As far as u being worried that your family might find out, go to a different city that has gay bars/club
 
^ on the different city approach I live in Perth (one of the most isolated cities on earth) The closest city with a gay bar would be Adelaide (a good 3.5+ hour plane trip away) so I don't think that would be an option. It's ok on that part anyway cos my parents live in another town 200 kilometres away... Going to a bar by myself doesn't sound all that fun tbh. Thanks though :)
 
^ on the different city approach I live in Perth (one of the most isolated cities on earth) The closest city with a gay bar would be Adelaide (a good 3.5+ hour plane trip away) so I don't think that would be an option. It's ok on that part anyway cos my parents live in another town 200 kilometres away... Going to a bar by myself doesn't sound all that fun tbh.
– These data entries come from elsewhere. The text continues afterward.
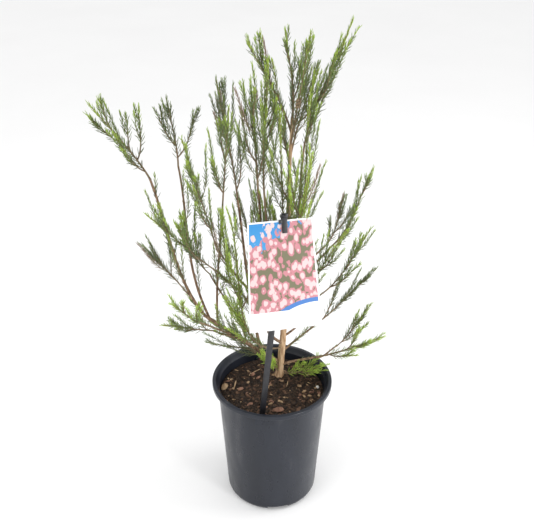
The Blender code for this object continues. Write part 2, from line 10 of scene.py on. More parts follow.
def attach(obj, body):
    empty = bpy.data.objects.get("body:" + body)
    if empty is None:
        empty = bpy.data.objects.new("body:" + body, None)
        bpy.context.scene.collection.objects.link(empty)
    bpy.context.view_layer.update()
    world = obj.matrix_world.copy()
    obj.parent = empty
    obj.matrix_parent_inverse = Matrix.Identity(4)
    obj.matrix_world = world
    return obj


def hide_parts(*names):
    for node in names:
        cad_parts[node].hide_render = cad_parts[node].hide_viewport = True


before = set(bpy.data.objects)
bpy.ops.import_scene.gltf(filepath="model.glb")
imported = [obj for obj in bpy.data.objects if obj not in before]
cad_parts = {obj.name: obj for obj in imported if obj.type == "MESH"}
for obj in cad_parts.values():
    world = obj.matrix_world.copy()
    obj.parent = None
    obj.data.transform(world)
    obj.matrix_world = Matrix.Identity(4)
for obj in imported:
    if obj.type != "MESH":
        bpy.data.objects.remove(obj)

scene = bpy.context.scene
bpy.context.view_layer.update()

# The view: a plain pale floor of matt paper, soft light from a studio's white walls and three light boxes,
# and a camera that looks down on the plant from the front, a little above it.
CAMERA_PLACE = (-0.00589, -0.75194, 0.7375)
CAMERA_TILT = math.radians(60.71)
CAMERA_LENS = 53.93
SENSOR_WIDTH = 36
WALL_LIGHT = 0.98
LIGHT_AIM = Vector((0, 0, 0.25))
FLOOR_REACH = 7
FLOOR_DROP = 0.0003
# name, place, width in metres, power in watts
LIGHT_BOXES = [
    ("light_box_left", (-1.1, -0.9, 1.5), 0.9, 9.0),
    ("light_box_right", (1.2, 0.1, 0.9), 0.7, 6.0),
    ("light_box_low", (0.75, -0.75, 0.32), 0.22, 5.0),
]
camera_data = bpy.data.cameras.new("view")
camera_data.sensor_fit = "HORIZONTAL"
camera_data.sensor_width = SENSOR_WIDTH
camera_data.lens = CAMERA_LENS
camera = bpy.data.objects.new("view", camera_data)
camera.location = CAMERA_PLACE
camera.rotation_euler = (CAMERA_TILT, 0, 0)
scene.collection.objects.link(camera)
scene.camera = camera
scene.view_settings.view_transform = "Standard"

studio = bpy.data.worlds.new("studio")
scene.world = studio
studio.use_nodes = True
studio_walls = studio.node_tree.nodes["Background"]
studio_walls.inputs["Color"].default_value = (1, 1, 1, 1)
studio_walls.inputs["Strength"].default_value = WALL_LIGHT

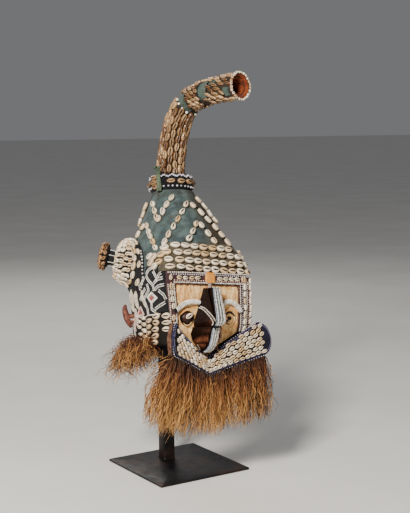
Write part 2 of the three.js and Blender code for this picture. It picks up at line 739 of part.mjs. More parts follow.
// A closed ring: a profile of distances and radii carried all the way round.
function ringGeometry(placeAt, profile, sides) {
  const count = profile.length;
  const points = [];
  const centres = profile.map(([along]) => placeAt(along).centre);
  profile.forEach(([along, radius]) => {
    const { centre, side, up } = placeAt(along);
    for (let k = 0; k < sides; k++) {
      const a = (2 * Math.PI * k) / sides;
      const p = centre.clone().addScaledVector(side, radius * Math.cos(a));
      points.push(p.addScaledVector(up, radius * Math.sin(a)));
    }
  });
  const faces = [];
  for (let r = 0; r < count; r++) {
    for (let k = 0; k < sides; k++) {
      const [a, b] = [r * sides + k, r * sides + ((k + 1) % sides)];
      const [c, d] = [((r + 1) % count) * sides + ((k + 1) % sides), ((r + 1) % count) * sides + k];
      const outward = points[a].clone().sub(centres[r]);
      addCell(points, faces, [a, b, c, d], outward, profile[r][2] ? COWRIE.height : 0);
    }
  }
  return closed(points, faces);
}
const tipRing = [
  [GAP, 22.5],
  [GAP, 31],
  [3.4, 32.5],
  [6.6, 31.5],
  [6.6, 28.5],
];
place("trunk_tip_ring", ringGeometry(tipPlace, tipRing, 16), COWRIE_WHITE);
const lining = [
  [-TRUNK.mouthDepth + GAP, 0],
  [-TRUNK.mouthDepth + GAP, TRUNK.mouthRadius - 0.9],
  [GAP, TRUNK.mouthRadius - 0.9],
  [GAP, TRUNK.mouthRadius - 2.6],
  [-TRUNK.mouthDepth + 2.6, TRUNK.mouthRadius - 2.6],
  [-TRUNK.mouthDepth + 2.6, 0],
];
place("trunk_lining", sweep(tipPlace, lining, TRUNK.sides), LINING);

// The collar that the trunk rises from, and the cloth tie on it.
const collarCentre = trunkAt(0.06).centre;
const collarPlace = (z) => ({
  centre: vec(collarCentre.x, collarCentre.y, z),
  side: vec(1, 0, 0),
  up: vec(0, 1, 0),
});
const collarHigh = COLLAR.low + COLLAR.height;
const collarProfile = [
  [COLLAR.low, COLLAR.bore],
  [COLLAR.low, COLLAR.radius - 1],
  [COLLAR.low + 11, COLLAR.radius, true],
  [COLLAR.low + 26, COLLAR.radius],
  [collarHigh, COLLAR.radius - 5],
  [collarHigh, COLLAR.bore],
];
const TIE = { degrees: -63, half: 7, low: 311, high: 366, lift: 2 };
const tieSkin = (offset) => (u, v) => {
  const a = rad(TIE.degrees) + (u - 0.5) * ((2 * TIE.half) / COLLAR.bulge);
  const r = COLLAR.bulge + 3.4 + offset + (v > 0.9 ? 3 : 0);
  const z = lerp(TIE.low, TIE.high, v);
  return vec(collarCentre.x + r * Math.sin(a), collarCentre.y - r * Math.cos(a), z);
};
const tie = slab({ outer: tieSkin(TIE.lift), inner: tieSkin(0), columns: 2, rows: 5 });
place("trunk_collar", cut(ringGeometry(collarPlace, collarProfile, COLLAR.shells), tie), DARK_CLOTH);
const collarBulk = ringGeometry(
  collarPlace,
  collarProfile.map(([z, r]) => [z, r + (r > COLLAR.bore + 2 ? 2.2 : -1)]),
  24,
);
place("collar_tie", cut(tie, collarBulk), CLOTH);

// The beard band.
// A stiff padded V under the chin: each arm rises outwards and forwards to a round end.
const BEARD = {
  topVertex: vec(0, -99, -91),
  topEnd: vec(116, -148, -12.5),
  lowVertex: vec(0, -107, -131),
  lowEnd: vec(124, -153, -90),
  tip: vec(17, -17, 1),
  thickness: 18,
  face: vec(-0.43, -0.9, 0.07),
};
const BEARD_STATIONS = [0, 0.17, 0.34, 0.51, 0.68, 0.84, 1, 1.4, 1.75, 1.94];
function beardPoint(side, station, v, lift) {
  const q = Math.min(station, 1);
  const top = BEARD.topVertex.clone().lerp(BEARD.topEnd, q);
  const low = BEARD.lowVertex.clone().lerp(BEARD.lowEnd, q);
  const turn = Math.max(0, station - 1) * (Math.PI / 2);
  const share = 0.5 + (v - 0.5) * Math.cos(turn);
  const p = low.lerp(top, share).addScaledVector(BEARD.tip, Math.sin(turn));
  const normal = vec(BEARD.face.x * Math.min(1, station / 0.3), BEARD.face.y, BEARD.face.z).normalize();
  p.addScaledVector(normal, lift);
  return vec(side * p.x, p.y, p.z);
}
function beardBand() {
  const columns = 2 * (BEARD_STATIONS.length - 1);
  const half = columns / 2;
  const skin = (lift) => (u, v) => {
    const k = Math.round(u * columns) - half;
    return beardPoint(k < 0 ? -1 : 1, BEARD_STATIONS[Math.abs(k)], v, lift);
  };
  const covered = (i) => Math.abs(i + 0.5 - half) < BEARD_STATIONS.indexOf(1);
  return slab({
    outer: skin(BEARD.thickness / 2),
    inner: skin(-BEARD.thickness / 2),
    columns,
    rows: 4,
    relief: (i) => (covered(i) ? COWRIE.height : 0),
  });
}
const faceBlock = slab({
  outer: (u, v) => headPoint(lerp(-1.2, 1.2, u), lerp(-95, 100, v), FRAME.depth + 2),
  inner: (u, v) => headPoint(lerp(-1.2, 1.2, u), lerp(-95, 100, v), -45),
  columns: 20,
  rows: 8,
});
place("beard_band", cut(beardBand(), faceBlock), COWRIE_WHITE);

// The raffia fringes.
// Raffia hangs straight down whatever way the mask leans.
const dropTo = (p, worldZ, out, spread) => {
  const drop = p.clone().applyMatrix4(mask.matrixWorld).z - worldZ;
  return p.clone().addScaledVector(downInMask, drop).addScaledVector(out, spread);
};
// Hem heights are above the plate's underside; the mask's right side splays and lifts more.
const BEARD_FRINGE = {
  hem: 116,
  rise: 34,
  rightRise: 22,
  wave: 5,
  spread: 16,
  rightSpread: 58,
  thickness: 18,
};
function beardFringe() {
  const skin = (lift) => (u, v) => {
    const side = u < 0.5 ? -1 : 1;
    const station = Math.abs(2 * u - 1);
    const right = side < 0 ? 1 : 0;
    const head = beardPoint(side, station, 0, lift).addScaledVector(downInMask, 1.2);
    const out = vec(side * 0.9, right ? 0.15 : -0.075, 0).multiplyScalar(station);
    const lifted = BEARD_FRINGE.rise * station ** 1.5 + right * BEARD_FRINGE.rightRise * station ** 3;
    const hem = BEARD_FRINGE.hem + lifted + BEARD_FRINGE.wave * Math.sin(13 * u);
    const foot = dropTo(head, hem, out, right ? BEARD_FRINGE.rightSpread : BEARD_FRINGE.spread);
    const belly = (lift > 0 ? 8 : 0) * Math.sin((Math.PI / 2) * v);
    return head.clone().lerp(foot, v).addScaledVector(vec(0, -1, 0), belly);
  };
  const half = BEARD_FRINGE.thickness / 2;
  return slab({ outer: skin(half), inner: skin(-half), columns: 16, rows: 3 });
}
place("beard_fringe", beardFringe(), RAFFIA);

const NAPE = { from: 100, to: 260, top: -36, hem: 206, innerHem: 222, thickness: 7, flare: 40 };
function napeFringe() {
  const skin = (offset, flare, hem) => (u, v) => {
    const angle = rad(lerp(NAPE.from, NAPE.to, u));
    const top = headPoint(angle, lerp(NAPE.top, RIM_Z, Math.min(1, v * 3)), offset);
    if (v <= 0.34) return top;
    const out = vec(Math.sin(angle), -Math.cos(angle), 0);
    const t = (v - 1 / 3) * 1.5;
    const foot = dropTo(top, hem + 6 * Math.sin(9 * angle), out, flare);
    return top.clone().lerp(foot, t).addScaledVector(out, flare * 0.5 * Math.sin(Math.PI * t));
  };
  const outer = skin(NAPE.thickness, NAPE.flare, NAPE.hem);
  return slab({ outer, inner: skin(GAP + 0.8, 2, NAPE.innerHem), columns: 16, rows: 6 });
}
place("nape_fringe", napeFringe(), RAFFIA);

export default root;
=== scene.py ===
"""Looks of the cowrie helmet mask and its steel stand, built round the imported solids.

Lengths are millimetres in the mask's own frame, where the face looks along -Y and +Z is up,
until a shape is handed to the bench, which leans the mask on its post and turns it to metres.
"""

import logging
import math
from dataclasses import dataclass, field
from enum import Enum
from typing import Callable

import bpy
import numpy as np
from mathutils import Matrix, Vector


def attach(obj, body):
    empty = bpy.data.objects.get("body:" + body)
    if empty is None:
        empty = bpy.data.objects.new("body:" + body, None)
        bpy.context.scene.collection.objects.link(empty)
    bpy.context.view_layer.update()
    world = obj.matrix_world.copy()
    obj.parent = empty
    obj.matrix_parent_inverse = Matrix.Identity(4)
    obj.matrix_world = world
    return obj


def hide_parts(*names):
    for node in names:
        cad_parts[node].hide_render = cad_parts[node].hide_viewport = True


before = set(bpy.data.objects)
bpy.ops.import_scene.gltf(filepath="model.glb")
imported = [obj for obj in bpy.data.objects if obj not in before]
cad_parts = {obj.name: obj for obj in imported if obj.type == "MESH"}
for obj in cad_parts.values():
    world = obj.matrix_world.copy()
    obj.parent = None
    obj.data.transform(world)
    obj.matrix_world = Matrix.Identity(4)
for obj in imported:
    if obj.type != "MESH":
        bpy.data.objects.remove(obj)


LOG = logging.getLogger("mask")

MM = 0.001

SHELL_EDGE = 1.5

RGB = tuple[float, float, float]

Array = np.ndarray

Surface = Callable[..., Array]

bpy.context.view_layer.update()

UP = np.array([0, 0, 1.0])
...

Thanks though :)

Im in Adelaide!!!! come for a visit, we can experiment together!!
 
what I would do, is go to the gay bar when u know non of your gays friends are there

Going to a bar by myself doesn't sound all that fun tbh. Thanks though :)

Well those are pretty much your two options: go without your friends, or tell your friends.

Depending on your personality, you can be serious and up-front and tell them before you head out to the bar. Or, when you're at the bar and a guy approaches you and they're about to say you're straight, you lightheartedly announce that this guy is cute enough to go gay for. (!)
 
For the most part, your friends are just trying to protect you from unwanted advances.

You can stop it by just saying, "No, guys I'm cool if a guy wants to kiss me or hit on me". Or just simply, "I'm curious, so it's okay."

You're not giving your friends a chance to accept you. If they're hanging out in gay bars, chances are that they aren't going to be that shocked.

As you get further and further into this, eventually you're going to have to put a name to this with your group of friends- whether than name is "gay", "bi" or "straight/curious".